With songs that are beautiful, experimental, and thought-provoking, Jane Siberry challenges the listener to the extreme with this album. I've listened to a lot of music (well, a lot for my age), and I can only think of a handful of albums that match the listening experience that is this album. Jane goes through a whole cycle of emotions in just the first song, so naturally the entire album is an intellectual, spiritual, and emotional journey through Jane's mind. And what a beautiful mind it is.

The opening track, "The White Tent The Raft," is over nine minutes(!) long and goes through several "clearings." If you can snag a copy of the lyrics/liner notes, it's very cool to see how Jane separated this. "Red High Heels" is a lovely little song that "sways and reels" through a pretty melody with equally pretty music. "Goodbye" is one of the most heartbreaking songs about lost love ever written ("I went to say I love you/But instead I said goodbye"), which climaxes in Jane pleading for a table "just for one" in a restaurant, and then leaving in a defiant huff: "Don't you want my business? I will never come back here..." However, Jane rounds out the sadness with the unbelievably catchy (and clever) "Ingrid (And The Footman)," which is a sprightly romp with a chorus consisting of just "Yahdee, yahdee, yahdee..." Next is "Lena Is A White Table," which is one of the most experimental songs on the album. Again, worth looking at the liner notes to see all of the narrators on this one, including a window. "The Walking (And Constantly)" is sad and reminds me of water ("An endless stream of endless dreams/That wheel and roll just past my shoulder") as Jane's gorgeous voice builds around a piano melody. "The Lobby" is a very beautiful song and is one of Jane's greatest sonic achievements, having a very ethereal quality to it. The album rounds out with "The Bird In The Gravel," which has even more narrators to be had. The track is a lovely and experimental 10-minute-plus sprawl through the autumn season and the minds of inhabitants of a mansion.

The Walking is truly a pop album of the highest calibre. Where traditional pop music just serves as ear candy, Siberry redefines art with this album. With only eight tracks that average at over six minutes in length each, The Walking will probably challenge and test a casual listener's patience. However, those who will be able to appreciate the beauty of this album will most definitely come to fall in love with it. Five stars, easily. A classic.

"Ever riotous, ever willing, ever walking." - Jane Siberry, liner notes in The Walking, speaking of the songs on this album.
20 of 20 people found the following review helpful
5.0 out of 5 stars Criminally underappreciated! 18 Mar. 2003
By Eric Swanger - Published on
Format: Audio CD
Totally brilliant album...I don't even know where to start!
I think this is the album where she has really discovered the power of her own voice. The vocals are intricately and yet densely layered, and she displays an amazing range of how she uses her voice, whether painfully high and operatic or soft spoken.

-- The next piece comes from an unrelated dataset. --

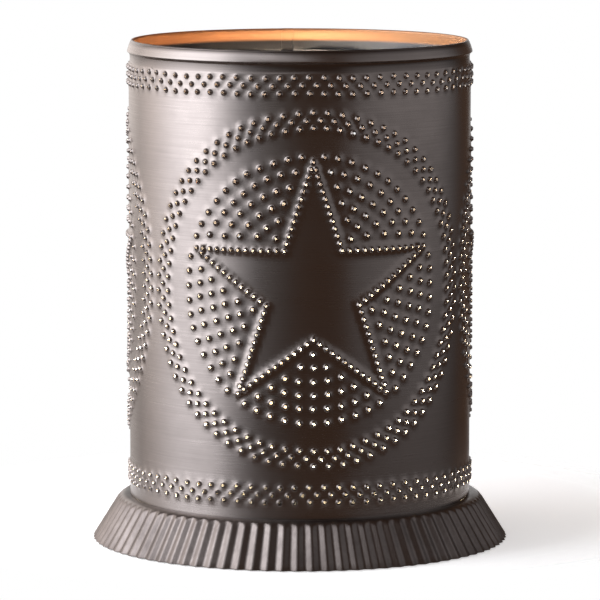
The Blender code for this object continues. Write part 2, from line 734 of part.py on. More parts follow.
def make_bulb(contact_top):
    here = (LAMP_X, LAMP_Y, 0)
    tip_low = contact_top + GAP
    tip_high = tip_low + BULB_TIP_LENGTH
    tip = [(0, tip_low), (BULB_TIP_R / 2, tip_low), (BULB_TIP_R, tip_low + BULB_TIP_R / 2)]
    turned("bulb_tip", tip + [(BULB_TIP_R, tip_high), (0, tip_high)], 10, ZINC, place=here)
    cap_low = tip_high + GAP
    disc_top = cap_low + BULB_DISC_HEIGHT
    inner = BULB_CAP_R - BULB_THREAD_DEPTH - BULB_CAP_SHEET
    lip_low = cap_low + BULB_CAP_SHEET
    disc_high = disc_top - GAP
    disc = [(0, cap_low), (BULB_TIP_R, cap_low), (BULB_DISC_R, lip_low), (BULB_DISC_R, disc_high)]
    turned("bulb_insulator", disc + [(0, disc_high)], 12, PHENOLIC, place=here)
    thread_low = disc_top
    thread_high = cap_low + BULB_CAP_LENGTH
    cap = [(BULB_DISC_R + GAP, lip_low)]
    pitch = (thread_high - thread_low) / (2 * BULB_THREADS + 1)
    root = BULB_CAP_R - BULB_THREAD_DEPTH
    for i in range(2 * BULB_THREADS + 2):
        cap.append((root if i % 2 == 0 else BULB_CAP_R, thread_low + i * pitch))
    cap += [(inner, thread_high), (inner, disc_top), (BULB_DISC_R + GAP, disc_top)]
    turned("bulb_cap", cap, 12, BRASS, closed=True, place=here)
    glass_low = disc_top + GAP
    glass_high = thread_high + GAP + BULB_GLASS_LENGTH
    outside = glass_outline(thread_high + GAP, glass_high, 0.0)
    inside = glass_outline(thread_high + GAP, glass_high, BULB_GLASS_WALL)
    glass = [(BULB_NECK_R, glass_low)] + outside + inside[::-1] + [(BULB_NECK_R - BULB_GLASS_WALL, glass_low)]
    turned("bulb_glass", glass, 12, GLASS, closed=True, place=here)
    stem_low = glass_low
    stem_high = stem_low + BULB_STEM_LENGTH
    stem = [(0, stem_low), (BULB_STEM_R, stem_low), (BULB_STEM_R / 2, stem_high), (0, stem_high)]
    turned("bulb_stem", stem, 8, GLASS, place=here)
    x = FILAMENT_SPAN / 2
    top = stem_high + FILAMENT_RISE
    foot = stem_high + GAP
    outline = [
        (-FILAMENT_FOOT / 2, foot),
        (FILAMENT_FOOT / 2, foot),
        (x, top - FILAMENT_WIRE),
        (x, top + FILAMENT_WIRE),
        (0, top - 2 * FILAMENT_WIRE),
        (-x, top + FILAMENT_WIRE),
        (-x, top - FILAMENT_WIRE),
    ]
    extruded("bulb_filament", outline, 2 * FILAMENT_WIRE, ZINC, place=here)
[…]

She has a really original voice also, joining a long list of other contemporary singers such as kate bush, bjork, natalie merchant...a voice that is almost instantly recognizable.
Her music on this album is probably the most complex of her career, especially the songs "Lena is a White Table" and "The White Tent the Raft," which are the strongest songs on the album and consequently of the best of her career. "The White Tent the Raft" and "Bird in the Gravel" are the most epic-length compositions she has ever done, which leaves her plenty of room to create some amazingly dense landscapes of music. The album also is more conceptual than other releases, because I get the feeling the tracks are arranged in their order to elude to a kind of musical journey.

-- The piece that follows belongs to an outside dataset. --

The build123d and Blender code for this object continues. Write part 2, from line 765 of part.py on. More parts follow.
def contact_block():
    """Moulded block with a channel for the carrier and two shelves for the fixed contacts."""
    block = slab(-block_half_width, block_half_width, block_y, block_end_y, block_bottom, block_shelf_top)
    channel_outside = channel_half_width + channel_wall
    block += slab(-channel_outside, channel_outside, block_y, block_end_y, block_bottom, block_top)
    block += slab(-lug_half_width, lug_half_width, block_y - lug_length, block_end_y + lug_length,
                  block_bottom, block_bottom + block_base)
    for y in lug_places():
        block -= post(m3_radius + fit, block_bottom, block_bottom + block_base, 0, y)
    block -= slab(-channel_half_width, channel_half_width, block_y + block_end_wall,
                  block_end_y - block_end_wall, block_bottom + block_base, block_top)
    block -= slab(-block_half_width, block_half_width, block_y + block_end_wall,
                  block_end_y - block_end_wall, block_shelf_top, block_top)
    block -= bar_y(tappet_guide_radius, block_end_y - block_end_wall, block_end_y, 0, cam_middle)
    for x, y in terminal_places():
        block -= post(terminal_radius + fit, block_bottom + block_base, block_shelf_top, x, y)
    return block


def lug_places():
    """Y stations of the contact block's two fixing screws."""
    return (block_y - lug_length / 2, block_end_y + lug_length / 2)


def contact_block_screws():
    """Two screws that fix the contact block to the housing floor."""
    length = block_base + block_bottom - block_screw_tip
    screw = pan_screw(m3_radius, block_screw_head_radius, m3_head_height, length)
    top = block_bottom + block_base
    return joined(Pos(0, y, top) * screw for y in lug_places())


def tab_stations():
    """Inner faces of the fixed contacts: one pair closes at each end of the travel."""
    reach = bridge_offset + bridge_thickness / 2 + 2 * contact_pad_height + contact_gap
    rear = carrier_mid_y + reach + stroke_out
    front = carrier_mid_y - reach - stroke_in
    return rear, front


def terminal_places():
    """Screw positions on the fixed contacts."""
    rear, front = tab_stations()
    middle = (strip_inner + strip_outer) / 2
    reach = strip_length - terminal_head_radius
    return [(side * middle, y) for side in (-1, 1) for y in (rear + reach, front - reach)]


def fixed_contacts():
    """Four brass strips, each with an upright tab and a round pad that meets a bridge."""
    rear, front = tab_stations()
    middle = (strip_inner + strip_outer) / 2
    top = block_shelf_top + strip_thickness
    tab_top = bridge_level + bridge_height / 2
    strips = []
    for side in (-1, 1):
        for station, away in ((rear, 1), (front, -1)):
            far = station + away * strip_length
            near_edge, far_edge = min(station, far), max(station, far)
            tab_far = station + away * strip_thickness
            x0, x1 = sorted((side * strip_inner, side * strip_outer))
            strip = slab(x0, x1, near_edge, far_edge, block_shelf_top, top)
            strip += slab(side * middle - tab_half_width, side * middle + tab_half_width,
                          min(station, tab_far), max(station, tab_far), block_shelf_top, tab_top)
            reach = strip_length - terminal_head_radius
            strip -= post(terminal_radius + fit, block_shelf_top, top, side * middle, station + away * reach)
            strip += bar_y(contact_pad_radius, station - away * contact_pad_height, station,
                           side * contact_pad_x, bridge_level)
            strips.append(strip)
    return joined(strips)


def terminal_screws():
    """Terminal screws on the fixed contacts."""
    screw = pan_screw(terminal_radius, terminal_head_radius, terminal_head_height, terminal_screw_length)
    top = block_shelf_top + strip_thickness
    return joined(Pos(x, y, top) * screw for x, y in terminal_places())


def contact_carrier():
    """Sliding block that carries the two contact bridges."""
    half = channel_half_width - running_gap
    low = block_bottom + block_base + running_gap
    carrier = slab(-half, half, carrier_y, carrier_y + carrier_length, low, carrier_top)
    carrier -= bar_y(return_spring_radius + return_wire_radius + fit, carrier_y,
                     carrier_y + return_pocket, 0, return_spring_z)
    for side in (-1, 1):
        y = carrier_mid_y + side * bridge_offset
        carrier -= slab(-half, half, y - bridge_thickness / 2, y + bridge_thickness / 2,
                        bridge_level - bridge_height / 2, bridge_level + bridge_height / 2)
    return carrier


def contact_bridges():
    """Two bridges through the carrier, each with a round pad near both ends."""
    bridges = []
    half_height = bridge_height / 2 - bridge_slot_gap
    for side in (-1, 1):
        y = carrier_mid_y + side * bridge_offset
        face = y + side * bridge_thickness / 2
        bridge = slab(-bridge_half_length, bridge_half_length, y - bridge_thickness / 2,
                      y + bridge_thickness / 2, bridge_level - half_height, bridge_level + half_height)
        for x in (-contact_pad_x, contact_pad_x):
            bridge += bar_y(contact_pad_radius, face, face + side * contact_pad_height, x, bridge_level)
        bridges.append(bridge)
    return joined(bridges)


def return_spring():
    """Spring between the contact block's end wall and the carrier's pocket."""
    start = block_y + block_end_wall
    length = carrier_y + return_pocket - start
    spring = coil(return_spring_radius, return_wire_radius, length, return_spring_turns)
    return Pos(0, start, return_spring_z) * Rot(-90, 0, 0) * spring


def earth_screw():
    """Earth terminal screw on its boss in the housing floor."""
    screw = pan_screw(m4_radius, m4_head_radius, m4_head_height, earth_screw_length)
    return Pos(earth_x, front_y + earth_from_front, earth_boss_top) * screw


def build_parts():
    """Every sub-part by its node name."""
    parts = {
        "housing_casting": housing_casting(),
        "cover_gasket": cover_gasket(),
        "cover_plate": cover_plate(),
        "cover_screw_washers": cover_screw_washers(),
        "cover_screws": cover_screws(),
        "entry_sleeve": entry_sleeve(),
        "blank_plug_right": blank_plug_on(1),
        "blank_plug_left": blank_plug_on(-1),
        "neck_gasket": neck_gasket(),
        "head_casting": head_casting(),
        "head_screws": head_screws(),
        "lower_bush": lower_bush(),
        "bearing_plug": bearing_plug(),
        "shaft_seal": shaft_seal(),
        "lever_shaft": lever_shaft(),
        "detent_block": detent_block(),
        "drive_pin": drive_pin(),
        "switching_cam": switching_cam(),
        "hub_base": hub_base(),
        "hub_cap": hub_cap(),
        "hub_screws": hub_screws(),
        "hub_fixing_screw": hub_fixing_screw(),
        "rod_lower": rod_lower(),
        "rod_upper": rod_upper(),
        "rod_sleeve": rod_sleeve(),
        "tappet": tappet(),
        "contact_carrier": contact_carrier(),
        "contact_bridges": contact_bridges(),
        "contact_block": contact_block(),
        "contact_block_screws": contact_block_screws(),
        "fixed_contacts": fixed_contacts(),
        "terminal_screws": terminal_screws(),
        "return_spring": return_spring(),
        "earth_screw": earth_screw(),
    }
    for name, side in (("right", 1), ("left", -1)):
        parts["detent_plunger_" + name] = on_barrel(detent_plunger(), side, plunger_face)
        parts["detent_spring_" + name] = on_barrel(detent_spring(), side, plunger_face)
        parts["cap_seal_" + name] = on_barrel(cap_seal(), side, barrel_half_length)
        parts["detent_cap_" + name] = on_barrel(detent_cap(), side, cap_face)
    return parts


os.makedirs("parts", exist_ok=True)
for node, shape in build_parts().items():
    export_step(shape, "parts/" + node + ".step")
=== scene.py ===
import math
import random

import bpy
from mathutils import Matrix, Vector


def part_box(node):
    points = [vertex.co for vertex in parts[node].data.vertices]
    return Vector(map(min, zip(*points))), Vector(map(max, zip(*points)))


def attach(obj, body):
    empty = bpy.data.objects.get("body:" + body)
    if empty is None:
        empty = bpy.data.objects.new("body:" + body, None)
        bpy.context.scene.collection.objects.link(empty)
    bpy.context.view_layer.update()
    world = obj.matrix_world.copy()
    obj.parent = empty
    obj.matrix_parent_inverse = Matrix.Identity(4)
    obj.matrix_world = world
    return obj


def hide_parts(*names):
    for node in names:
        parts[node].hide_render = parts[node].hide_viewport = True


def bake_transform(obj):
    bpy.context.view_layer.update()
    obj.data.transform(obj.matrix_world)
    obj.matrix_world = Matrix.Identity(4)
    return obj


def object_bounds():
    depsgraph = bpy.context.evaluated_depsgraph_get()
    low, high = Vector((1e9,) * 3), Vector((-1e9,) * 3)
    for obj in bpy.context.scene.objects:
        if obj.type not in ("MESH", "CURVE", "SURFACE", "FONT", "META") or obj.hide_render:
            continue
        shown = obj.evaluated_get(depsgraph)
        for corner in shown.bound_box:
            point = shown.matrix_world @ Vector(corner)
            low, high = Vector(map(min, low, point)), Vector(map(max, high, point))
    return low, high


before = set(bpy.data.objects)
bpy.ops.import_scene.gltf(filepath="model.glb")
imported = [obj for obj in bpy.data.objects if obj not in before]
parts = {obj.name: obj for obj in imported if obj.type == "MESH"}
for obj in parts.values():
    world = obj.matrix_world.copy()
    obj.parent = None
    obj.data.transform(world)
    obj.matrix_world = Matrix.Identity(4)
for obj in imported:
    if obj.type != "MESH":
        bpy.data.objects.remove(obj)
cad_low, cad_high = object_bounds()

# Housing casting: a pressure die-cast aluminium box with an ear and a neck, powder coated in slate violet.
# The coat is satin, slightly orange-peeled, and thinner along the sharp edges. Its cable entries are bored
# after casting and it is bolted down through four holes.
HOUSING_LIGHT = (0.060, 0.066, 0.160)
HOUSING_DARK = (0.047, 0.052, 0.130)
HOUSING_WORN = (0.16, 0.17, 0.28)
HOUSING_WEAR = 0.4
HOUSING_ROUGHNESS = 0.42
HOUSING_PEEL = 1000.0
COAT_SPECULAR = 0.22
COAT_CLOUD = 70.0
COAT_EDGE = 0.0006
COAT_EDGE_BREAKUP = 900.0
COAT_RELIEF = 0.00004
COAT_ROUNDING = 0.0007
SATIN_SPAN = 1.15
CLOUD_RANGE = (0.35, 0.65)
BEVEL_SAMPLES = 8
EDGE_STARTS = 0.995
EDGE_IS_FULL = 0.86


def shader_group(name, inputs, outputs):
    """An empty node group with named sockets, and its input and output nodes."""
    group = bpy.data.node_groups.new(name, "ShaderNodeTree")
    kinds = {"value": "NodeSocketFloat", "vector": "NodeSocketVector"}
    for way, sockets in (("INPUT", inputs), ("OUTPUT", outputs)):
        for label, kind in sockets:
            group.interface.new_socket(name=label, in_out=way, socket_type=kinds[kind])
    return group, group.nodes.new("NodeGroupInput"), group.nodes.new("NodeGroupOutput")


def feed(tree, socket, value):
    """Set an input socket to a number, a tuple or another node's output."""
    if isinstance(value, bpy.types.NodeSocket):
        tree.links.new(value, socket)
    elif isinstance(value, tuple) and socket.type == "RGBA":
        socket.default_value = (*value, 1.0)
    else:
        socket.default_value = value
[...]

Her music is extremely difficult to pigeonhole, which is good for her I think, because I think it makes her able to leap from different genres without flinching an inch. She has maintained an impressive talent for some 20 years now, and her albums have always had something distinctively different to offer, as they are generally quite different from each other. I still stand by my feeling that this is Jane Siberry at her peak, however I also think that "No Borders Here" and "Bound by the Beauty" are also quite impressive releases, but are quite different musical experiments than "The Walking."

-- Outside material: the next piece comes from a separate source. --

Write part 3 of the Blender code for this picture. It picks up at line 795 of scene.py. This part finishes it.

I have always loved Jane Siberry's musical perspective. Her music has a poetic edge that is painfully missing from most contemporary music these days. A lot of critics call her "quirky," which I think really means that they don't understand her music, and feel they have to qualify her sound in a way that is simple to understand, even if her music is far more complex than that. Jane Siberry is a painfully underappreciated songwriter and musician, however I think her name comes up in certain circles more often now, because I think a lot of modern songwriters are familiar with her music, and list her as one of their influences. Her music certainly warrants that kind of appreciation, as she is one of the most original voices that has come to light in the past 2 decades.